THE EXERCISE
Starting with the first line and ending with the line that holds "self.t.links.new(a, b)", repeat the material exactly.

DATA SEGMENT
*-*-*
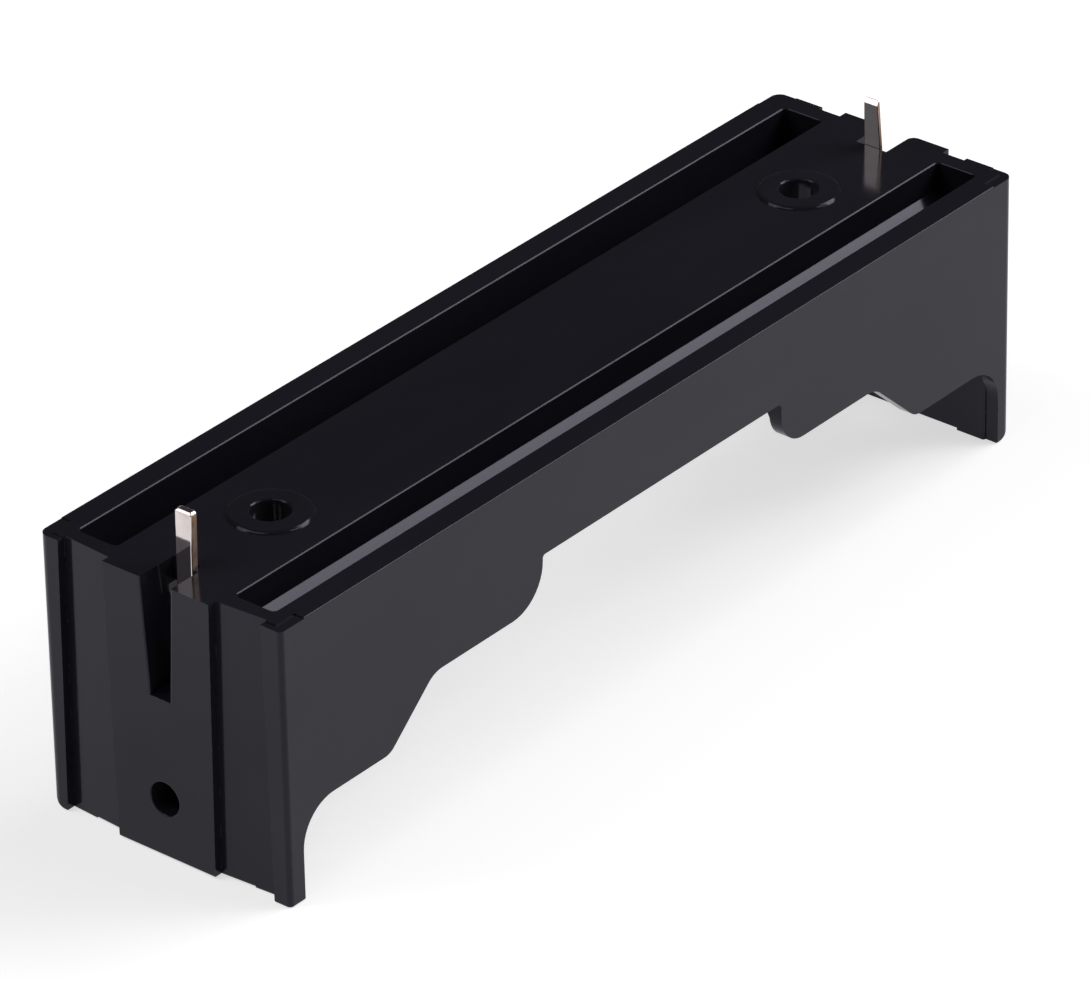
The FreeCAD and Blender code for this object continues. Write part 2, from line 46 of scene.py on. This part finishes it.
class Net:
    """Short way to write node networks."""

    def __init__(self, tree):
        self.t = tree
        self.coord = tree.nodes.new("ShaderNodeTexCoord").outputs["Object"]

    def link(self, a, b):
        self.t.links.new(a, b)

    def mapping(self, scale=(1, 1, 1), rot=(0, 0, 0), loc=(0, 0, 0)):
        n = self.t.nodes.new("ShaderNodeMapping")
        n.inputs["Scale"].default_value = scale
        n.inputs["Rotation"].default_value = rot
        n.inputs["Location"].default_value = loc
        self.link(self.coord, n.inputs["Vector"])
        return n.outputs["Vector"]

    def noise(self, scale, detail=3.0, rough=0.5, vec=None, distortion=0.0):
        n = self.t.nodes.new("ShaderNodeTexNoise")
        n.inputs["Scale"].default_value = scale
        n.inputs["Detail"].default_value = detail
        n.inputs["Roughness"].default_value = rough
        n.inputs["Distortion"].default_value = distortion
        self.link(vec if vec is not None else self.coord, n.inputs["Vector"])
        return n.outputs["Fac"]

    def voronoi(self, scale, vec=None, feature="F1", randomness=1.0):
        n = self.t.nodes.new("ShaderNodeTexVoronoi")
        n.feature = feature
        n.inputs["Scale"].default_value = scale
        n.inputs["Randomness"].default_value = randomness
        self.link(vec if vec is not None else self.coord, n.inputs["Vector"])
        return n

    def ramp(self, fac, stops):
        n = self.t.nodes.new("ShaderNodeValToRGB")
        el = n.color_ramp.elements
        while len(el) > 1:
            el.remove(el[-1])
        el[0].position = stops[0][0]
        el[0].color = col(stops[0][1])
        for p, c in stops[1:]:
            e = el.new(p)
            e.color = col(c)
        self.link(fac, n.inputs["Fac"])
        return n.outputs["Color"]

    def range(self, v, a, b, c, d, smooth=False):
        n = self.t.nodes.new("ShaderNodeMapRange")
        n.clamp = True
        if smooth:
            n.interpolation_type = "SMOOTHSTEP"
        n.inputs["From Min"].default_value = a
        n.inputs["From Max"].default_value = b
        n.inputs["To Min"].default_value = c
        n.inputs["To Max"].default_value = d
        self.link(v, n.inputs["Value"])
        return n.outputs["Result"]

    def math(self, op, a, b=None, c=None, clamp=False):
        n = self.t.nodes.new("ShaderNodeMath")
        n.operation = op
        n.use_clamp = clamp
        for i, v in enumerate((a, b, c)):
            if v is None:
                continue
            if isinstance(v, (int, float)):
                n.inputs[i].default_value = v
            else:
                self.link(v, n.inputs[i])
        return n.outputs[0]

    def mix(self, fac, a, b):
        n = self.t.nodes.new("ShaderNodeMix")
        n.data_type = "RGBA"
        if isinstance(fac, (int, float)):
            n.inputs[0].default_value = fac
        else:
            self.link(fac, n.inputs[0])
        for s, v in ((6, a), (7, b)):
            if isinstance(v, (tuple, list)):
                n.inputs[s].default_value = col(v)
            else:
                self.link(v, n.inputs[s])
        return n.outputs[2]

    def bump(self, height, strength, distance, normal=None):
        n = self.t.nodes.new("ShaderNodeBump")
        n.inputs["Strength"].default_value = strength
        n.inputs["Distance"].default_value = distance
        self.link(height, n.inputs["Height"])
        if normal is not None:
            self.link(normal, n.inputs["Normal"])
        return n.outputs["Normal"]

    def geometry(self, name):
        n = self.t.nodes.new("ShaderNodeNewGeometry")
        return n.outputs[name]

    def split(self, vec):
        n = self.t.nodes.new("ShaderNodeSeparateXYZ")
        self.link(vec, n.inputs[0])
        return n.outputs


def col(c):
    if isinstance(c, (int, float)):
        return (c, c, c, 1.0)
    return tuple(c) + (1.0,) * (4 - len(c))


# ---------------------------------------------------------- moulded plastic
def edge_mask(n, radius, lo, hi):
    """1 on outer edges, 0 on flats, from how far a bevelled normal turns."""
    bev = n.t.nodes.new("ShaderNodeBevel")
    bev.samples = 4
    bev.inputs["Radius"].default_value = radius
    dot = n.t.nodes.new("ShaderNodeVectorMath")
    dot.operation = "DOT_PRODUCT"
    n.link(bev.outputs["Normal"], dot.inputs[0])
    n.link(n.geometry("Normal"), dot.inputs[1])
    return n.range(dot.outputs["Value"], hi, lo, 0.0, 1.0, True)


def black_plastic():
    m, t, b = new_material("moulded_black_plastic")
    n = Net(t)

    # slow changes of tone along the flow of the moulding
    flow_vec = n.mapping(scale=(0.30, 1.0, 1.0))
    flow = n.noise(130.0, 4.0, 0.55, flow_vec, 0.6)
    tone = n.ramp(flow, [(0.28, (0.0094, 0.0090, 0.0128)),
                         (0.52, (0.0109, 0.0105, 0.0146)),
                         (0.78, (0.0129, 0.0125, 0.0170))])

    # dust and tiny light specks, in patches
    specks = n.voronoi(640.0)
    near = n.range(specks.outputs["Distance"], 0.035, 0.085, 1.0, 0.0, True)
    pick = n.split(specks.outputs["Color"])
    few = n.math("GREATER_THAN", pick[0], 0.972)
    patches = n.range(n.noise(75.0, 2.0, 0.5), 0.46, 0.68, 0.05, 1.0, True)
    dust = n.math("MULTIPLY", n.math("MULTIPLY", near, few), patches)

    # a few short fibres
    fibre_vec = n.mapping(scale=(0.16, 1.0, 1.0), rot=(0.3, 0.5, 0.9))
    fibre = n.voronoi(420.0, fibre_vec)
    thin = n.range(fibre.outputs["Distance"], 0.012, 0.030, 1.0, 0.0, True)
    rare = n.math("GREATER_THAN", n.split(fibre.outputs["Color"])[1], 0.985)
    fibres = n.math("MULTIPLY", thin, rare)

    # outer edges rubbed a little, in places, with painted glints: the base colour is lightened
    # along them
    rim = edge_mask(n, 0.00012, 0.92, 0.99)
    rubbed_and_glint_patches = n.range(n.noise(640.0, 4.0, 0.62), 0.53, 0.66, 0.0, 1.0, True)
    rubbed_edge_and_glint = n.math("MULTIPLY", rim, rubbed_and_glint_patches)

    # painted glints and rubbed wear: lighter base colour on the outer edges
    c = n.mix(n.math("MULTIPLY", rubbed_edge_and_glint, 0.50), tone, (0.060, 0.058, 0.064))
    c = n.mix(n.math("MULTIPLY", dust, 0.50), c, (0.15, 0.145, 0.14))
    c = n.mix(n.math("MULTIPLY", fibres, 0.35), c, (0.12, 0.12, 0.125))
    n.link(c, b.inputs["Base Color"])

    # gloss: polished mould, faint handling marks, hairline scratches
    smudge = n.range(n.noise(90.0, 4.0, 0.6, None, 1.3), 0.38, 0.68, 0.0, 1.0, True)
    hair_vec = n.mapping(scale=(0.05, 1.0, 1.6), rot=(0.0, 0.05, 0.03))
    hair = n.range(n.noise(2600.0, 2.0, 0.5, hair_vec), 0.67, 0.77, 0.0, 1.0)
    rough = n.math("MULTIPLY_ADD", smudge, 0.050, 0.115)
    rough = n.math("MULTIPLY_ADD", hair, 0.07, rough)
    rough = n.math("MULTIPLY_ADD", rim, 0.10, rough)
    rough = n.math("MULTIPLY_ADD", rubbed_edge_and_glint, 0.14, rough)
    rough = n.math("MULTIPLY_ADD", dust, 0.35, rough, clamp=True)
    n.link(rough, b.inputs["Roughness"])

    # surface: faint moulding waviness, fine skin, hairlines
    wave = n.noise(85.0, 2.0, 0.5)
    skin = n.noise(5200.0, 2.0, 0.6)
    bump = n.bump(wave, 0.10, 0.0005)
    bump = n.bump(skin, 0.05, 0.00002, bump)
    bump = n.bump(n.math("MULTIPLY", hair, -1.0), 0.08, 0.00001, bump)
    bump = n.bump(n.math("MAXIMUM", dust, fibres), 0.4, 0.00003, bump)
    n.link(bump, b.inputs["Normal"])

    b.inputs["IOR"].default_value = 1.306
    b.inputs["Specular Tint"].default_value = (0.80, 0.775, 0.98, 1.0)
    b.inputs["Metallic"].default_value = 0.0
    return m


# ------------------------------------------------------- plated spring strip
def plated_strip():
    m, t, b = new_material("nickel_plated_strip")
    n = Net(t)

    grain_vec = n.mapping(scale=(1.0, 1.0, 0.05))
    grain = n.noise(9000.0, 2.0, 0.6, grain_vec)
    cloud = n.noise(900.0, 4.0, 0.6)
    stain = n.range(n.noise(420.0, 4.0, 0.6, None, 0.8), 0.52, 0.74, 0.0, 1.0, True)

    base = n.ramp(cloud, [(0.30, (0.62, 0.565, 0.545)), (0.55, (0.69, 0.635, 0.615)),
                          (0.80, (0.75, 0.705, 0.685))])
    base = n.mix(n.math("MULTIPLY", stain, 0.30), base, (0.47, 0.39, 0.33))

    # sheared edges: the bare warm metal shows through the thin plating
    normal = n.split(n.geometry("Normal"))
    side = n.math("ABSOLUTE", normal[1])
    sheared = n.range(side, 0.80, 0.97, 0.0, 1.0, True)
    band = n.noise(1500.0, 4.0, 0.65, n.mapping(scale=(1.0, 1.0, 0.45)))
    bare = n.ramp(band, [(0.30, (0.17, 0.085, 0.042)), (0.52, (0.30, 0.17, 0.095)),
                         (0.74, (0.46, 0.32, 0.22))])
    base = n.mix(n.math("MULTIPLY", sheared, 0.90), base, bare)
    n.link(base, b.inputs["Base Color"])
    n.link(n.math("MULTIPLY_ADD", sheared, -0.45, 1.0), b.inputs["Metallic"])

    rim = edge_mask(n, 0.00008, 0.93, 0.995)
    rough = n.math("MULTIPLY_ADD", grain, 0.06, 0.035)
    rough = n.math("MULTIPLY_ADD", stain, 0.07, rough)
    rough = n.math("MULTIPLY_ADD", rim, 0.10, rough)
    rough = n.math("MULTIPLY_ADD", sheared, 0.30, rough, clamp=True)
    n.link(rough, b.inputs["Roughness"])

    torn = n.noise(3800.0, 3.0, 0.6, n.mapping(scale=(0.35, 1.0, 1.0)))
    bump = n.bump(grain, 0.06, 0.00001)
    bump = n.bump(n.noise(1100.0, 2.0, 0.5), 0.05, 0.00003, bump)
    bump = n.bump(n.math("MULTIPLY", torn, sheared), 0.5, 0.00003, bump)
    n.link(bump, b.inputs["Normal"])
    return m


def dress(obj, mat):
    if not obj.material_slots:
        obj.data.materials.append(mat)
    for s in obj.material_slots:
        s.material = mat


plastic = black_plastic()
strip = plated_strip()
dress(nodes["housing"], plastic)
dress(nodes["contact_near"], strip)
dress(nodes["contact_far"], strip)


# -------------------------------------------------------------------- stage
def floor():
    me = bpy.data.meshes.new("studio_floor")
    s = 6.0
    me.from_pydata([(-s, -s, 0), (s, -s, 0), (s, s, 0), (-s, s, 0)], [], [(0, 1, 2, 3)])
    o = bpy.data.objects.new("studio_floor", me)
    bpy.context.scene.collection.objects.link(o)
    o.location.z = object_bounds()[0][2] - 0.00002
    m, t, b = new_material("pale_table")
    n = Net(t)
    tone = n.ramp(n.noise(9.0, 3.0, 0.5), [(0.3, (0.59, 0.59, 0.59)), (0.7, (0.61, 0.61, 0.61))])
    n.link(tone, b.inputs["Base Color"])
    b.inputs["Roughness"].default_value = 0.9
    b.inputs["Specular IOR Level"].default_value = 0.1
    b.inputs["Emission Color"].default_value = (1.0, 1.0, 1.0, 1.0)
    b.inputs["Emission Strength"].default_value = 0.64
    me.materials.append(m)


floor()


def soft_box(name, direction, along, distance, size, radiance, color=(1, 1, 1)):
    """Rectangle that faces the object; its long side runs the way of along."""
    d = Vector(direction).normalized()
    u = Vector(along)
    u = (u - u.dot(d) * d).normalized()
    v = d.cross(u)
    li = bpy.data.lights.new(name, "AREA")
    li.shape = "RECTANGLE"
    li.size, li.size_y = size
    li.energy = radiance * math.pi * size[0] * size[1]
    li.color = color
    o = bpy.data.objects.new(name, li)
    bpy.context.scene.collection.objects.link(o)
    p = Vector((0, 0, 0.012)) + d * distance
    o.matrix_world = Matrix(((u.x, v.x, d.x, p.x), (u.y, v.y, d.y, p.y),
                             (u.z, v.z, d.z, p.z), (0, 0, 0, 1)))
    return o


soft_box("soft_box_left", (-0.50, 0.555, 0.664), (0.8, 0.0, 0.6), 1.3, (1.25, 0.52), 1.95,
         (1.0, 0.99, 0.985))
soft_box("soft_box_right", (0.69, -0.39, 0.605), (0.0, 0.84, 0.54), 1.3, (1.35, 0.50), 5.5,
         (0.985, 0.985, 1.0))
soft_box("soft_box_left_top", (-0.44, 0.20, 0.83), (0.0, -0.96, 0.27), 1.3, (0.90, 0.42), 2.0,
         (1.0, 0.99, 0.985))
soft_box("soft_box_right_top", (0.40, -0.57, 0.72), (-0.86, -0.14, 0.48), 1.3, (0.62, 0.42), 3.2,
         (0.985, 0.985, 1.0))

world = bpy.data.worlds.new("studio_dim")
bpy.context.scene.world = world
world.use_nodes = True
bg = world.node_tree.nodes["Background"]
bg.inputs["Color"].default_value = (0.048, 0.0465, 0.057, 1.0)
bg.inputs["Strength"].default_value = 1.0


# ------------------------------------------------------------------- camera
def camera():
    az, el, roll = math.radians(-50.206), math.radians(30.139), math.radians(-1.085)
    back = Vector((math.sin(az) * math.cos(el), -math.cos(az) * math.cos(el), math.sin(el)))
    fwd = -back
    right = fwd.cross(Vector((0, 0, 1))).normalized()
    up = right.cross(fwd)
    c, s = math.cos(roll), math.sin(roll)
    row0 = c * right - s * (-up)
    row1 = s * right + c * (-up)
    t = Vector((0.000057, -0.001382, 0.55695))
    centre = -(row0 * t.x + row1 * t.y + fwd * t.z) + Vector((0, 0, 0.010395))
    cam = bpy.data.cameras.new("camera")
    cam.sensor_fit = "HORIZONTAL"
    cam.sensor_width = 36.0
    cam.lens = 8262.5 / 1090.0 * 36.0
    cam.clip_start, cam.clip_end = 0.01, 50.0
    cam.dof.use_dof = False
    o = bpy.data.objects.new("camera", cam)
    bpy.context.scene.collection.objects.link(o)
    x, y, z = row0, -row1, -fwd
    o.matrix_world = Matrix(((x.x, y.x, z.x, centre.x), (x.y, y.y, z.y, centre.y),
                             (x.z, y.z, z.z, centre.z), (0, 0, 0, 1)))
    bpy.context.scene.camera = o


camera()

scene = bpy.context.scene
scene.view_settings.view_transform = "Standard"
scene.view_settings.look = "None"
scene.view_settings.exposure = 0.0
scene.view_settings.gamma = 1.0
*-*-*
FINISHED TASK
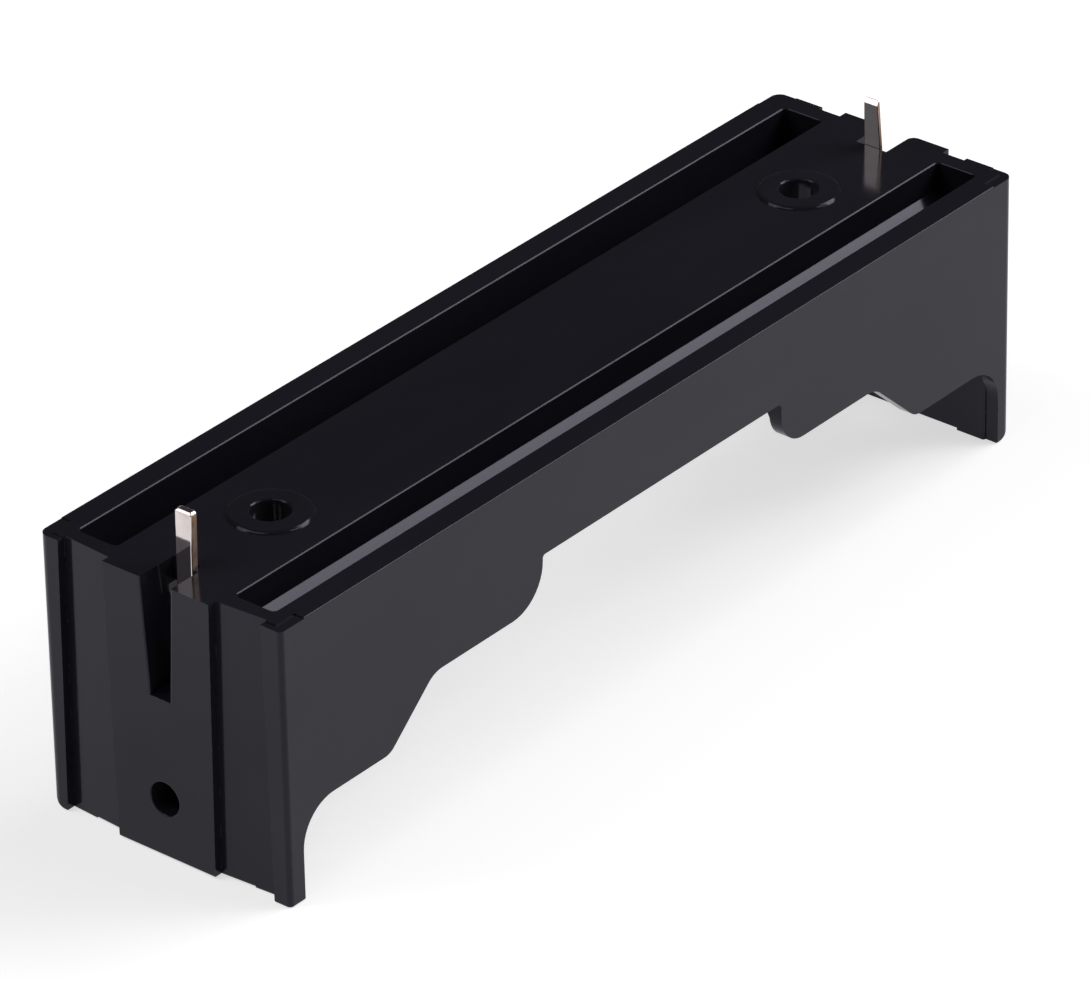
The FreeCAD and Blender code for this object continues. Write part 2, from line 46 of scene.py on. This part finishes it.
class Net:
    """Short way to write node networks."""

    def __init__(self, tree):
        self.t = tree
        self.coord = tree.nodes.new("ShaderNodeTexCoord").outputs["Object"]

    def link(self, a, b):
        self.t.links.new(a, b)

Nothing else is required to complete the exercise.